Quando Laura chega se esgoelando no hospital, ela ainda tem um resquício de esperança, porque não se ligou que não vai ser a personagem principal deste filme. A psiquiatra Rose Cotter, detentora majoritária do protagonismo, avalia a paciente Laura superficialmente como alguém que está sofrendo de um surto psicótico. Não é apenas o pouco tempo que elas terão juntas, mas a descrição do motivo para o pânico, que não dá muita opção para a doutora. A paciente passou a enxergar as pessoas, familiares e desconhecidos, sorrindo de maneira excessiva para ela. Essa não é a única reclamação, não é tão simples, mas uma vez que se estabeleça que tecnicamente não há risco que justifique tanto desespero, uma barreira é imposta entre as duas e Laura que era uma estudante sem histórico de doenças mentais, se torna aos olhos de Rose, mais uma pessoa no local que precisa de medicação controlada. Não é por decisão própria, mas a paciente consegue se livrar do quadro clínico rapidamente, deixando a maldição de herança para a psiquiatra.

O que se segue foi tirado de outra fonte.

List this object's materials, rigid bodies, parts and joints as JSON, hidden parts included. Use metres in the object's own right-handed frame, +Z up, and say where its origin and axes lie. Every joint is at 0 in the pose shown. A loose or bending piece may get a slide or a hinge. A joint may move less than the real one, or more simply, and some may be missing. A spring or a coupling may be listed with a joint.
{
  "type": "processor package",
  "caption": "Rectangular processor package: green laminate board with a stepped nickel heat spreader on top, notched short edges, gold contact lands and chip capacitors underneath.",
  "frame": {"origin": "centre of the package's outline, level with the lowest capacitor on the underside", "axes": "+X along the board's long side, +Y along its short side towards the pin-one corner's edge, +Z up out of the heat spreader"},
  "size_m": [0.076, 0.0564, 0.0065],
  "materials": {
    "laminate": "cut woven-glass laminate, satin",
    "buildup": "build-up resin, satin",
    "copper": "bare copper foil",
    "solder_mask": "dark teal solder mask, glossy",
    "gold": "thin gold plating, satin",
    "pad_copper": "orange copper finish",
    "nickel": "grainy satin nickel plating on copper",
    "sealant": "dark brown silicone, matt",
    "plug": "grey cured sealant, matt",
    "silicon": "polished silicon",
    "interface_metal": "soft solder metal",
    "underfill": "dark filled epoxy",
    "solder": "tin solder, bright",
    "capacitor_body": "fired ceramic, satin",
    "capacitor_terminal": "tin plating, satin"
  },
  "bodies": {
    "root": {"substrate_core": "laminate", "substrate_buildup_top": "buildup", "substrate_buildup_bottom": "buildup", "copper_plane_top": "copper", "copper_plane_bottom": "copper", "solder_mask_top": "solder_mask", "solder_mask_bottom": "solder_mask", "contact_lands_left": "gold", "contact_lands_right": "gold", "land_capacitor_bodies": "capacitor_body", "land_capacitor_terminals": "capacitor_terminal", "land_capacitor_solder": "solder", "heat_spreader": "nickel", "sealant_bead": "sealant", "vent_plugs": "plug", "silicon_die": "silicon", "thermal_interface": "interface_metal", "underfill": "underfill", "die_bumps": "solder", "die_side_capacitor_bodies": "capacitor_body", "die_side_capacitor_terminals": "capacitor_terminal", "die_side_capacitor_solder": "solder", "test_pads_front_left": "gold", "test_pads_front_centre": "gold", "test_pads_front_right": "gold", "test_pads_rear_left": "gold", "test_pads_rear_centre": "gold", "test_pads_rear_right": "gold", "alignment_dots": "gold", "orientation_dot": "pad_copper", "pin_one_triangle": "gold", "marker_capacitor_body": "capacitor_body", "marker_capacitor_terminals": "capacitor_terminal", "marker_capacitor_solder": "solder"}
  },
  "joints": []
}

Este é o primeiro longa do diretor Parker Finn que, ousadinho, já demonstra não ter problemas com truques de câmera complexos, ou em renovar clichês do terror para criar cenas pesadas para qualquer pessoa. Sorria é um filme que parece ser o meio de um conto gigantesco, sugerindo de maneira plausível pelo menos no pensamento coletivo do público, ideias para continuações e para um filme de origem, simultaneamente. O estrelismo da psiquiatra é tão temporário quanto o da paciente nesta história, porque a história pertence realmente a outro ser, com um prazer enorme em brincar com suas vítimas, utilizando uma disposição cômica da qual ninguém compartilha. Sosie Bacon (filha do Kevin) com seu primeiro papel de destaque no cinema, trabalha muito bem no papel de Rose, uma profissional da saúde mental com o costume de enterrar seus sofrimentos, vivendo uma vida de contos de fada na qual não se encaixa. Outro grande destaque é a desconhecida e talentosa Caitlin Stasey, interpretando Laura com tanto pavor e credibilidade, que só podemos lamentar sua breve estadia.

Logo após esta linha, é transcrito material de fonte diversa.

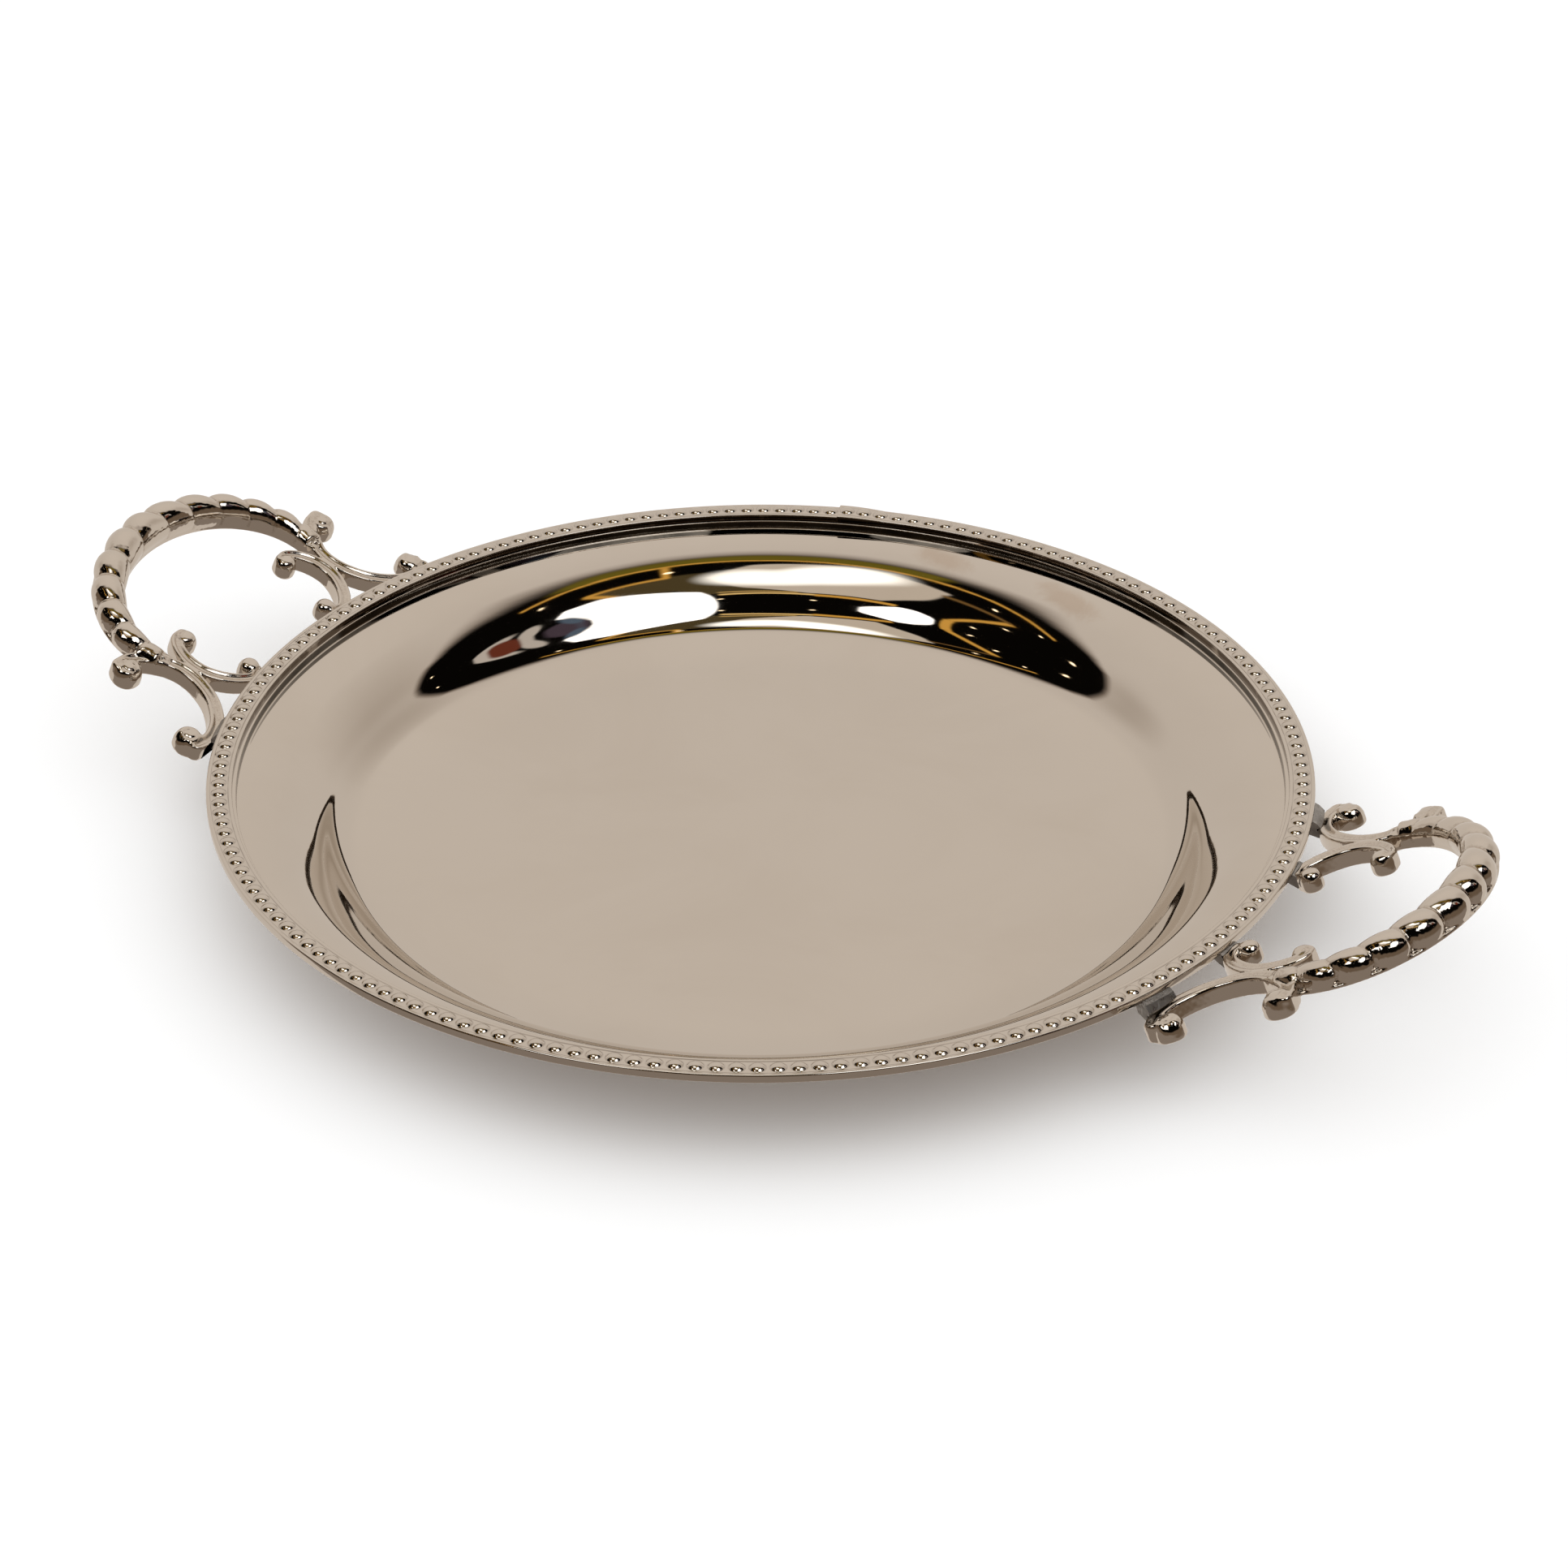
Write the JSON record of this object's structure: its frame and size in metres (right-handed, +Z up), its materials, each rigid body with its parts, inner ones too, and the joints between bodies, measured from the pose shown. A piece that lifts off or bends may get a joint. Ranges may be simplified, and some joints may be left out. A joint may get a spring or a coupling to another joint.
{
  "type": "serving tray",
  "caption": "Round metal serving tray with a deep well, a beaded border and raised gadrooned scroll handles at both sides.",
  "frame": {"origin": "centre of the flat base, on its underside, so the tray stands on z = 0", "axes": "+X through the right handle, +Z up, +Y to the back of the tray where the border's lapped seam is"},
  "size_m": [0.4848, 0.35, 0.0598],
  "materials": {
    "pan_nickel": "mirror-polished nickel plate on spun brass sheet, warm grey, with faint tarnish smears on the flange",
    "border_nickel": "mirror-polished nickel plate on a stamped beaded strip",
    "cast_nickel": "bright nickel plate over a slightly pitted brass casting",
    "solder": "dull grey soft solder, plated over, lightly lumpy"
  },
  "bodies": {
    "root": {"tray_pan": "pan_nickel", "beaded_border": "border_nickel", "border_solder": "solder", "seam_solder": "solder", "right_handle": "cast_nickel", "left_handle": "cast_nickel", "right_handle_solder": "solder", "left_handle_solder": "solder"}
  },
  "joints": []
}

O filme segura bem o clima de normalidade ao redor de Rose, enquanto ela atribui ocorrências estranhas ao estresse, por decorrência do hábito de manter suas angústias sempre muito bem escondidas. No meio tempo, o diretor foca a câmera em alguns sorrisos falsos espalhados pelo mundo, em publicidade ou coisas do tipo. É quando não se pode mais ignorar o que está acontecendo, que Rose é lembrada das consequências de revelar histericamente, as visões sobrenaturais para os colegas de profissão, familiares e amigos. Somente quem a quer muito bem e não é uma lista longa, está disposta a responder a um chamado por ajuda, que nem Rose sabe se terá efeito. Algo similar a Corrente do Mal (2014) começa a tomar forma na narrativa, assim que a doutora aceita que foi amaldiçoada. Para o nosso deleite, uma investigação bem interessante toma conta do filme, na qual Rose precisa traçar o curso da entidade que a persegue, com a segurança e a precisão de evidências policiais, para se salvar do mesmo destino de Laura e diversos outros e evitar de passar a praga adiante.

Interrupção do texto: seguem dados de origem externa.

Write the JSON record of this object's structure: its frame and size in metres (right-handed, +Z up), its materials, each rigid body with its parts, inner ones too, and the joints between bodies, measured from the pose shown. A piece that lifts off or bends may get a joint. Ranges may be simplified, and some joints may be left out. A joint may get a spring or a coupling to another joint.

A campanha publicitária de Sorria foi sensacional. Além de um par de trailers convidativos, a equipe de marketing do estúdio colocou atores em arquibancadas de jogos e em platéias de outros eventos televisionados não-ficcionais nos Estados Unidos. Tudo o que eles fizeram foi sorrir ininterruptamente, para causar aquele burburinho sinistro e marcante. O filme no entanto, não tem o mesmo espírito brincalhão do vilão ou da produção. Não há mesmo um momento de leveza, mas eu acho que a falta de humor não é uma ironia em meio a tantos sorrisos, quando o tema fala de traumas mal resolvidos. 

Eu nunca ouvi falar em medo da simpatia. Porque isso é o que simboliza, não é mesmo, um sorriso? O medo é do exagero no gesto, da falsidade que ele sugere. No filme, a contração excessiva da face e a exibição de um número desnecessário de dentes, indica que o portador do bom humor o alcançou artificialmente, de uma hora para outra, o que seria muito improvável. Ele está fingindo, ou não é mais ele usando aquele corpo. O risco de fazer um terror de quase duas horas, com uma proposta tão incomum como esta, era cair no ridículo, como uma propaganda prolongada de creme dental que não dá medo em ninguém. Eu admito que a parte final deixa um pouco a desejar, perdendo o compasso e se tornando arrastada e previsível, mas ainda é realmente assustadora, até na overdose de alguns artifícios. A parte de mim que finge ser mais elegante do que é, como Rose ao lado do seu príncipe encantado, estava desprezando os sustos repentinos no filme. O restante de mim, adorou cada um deles.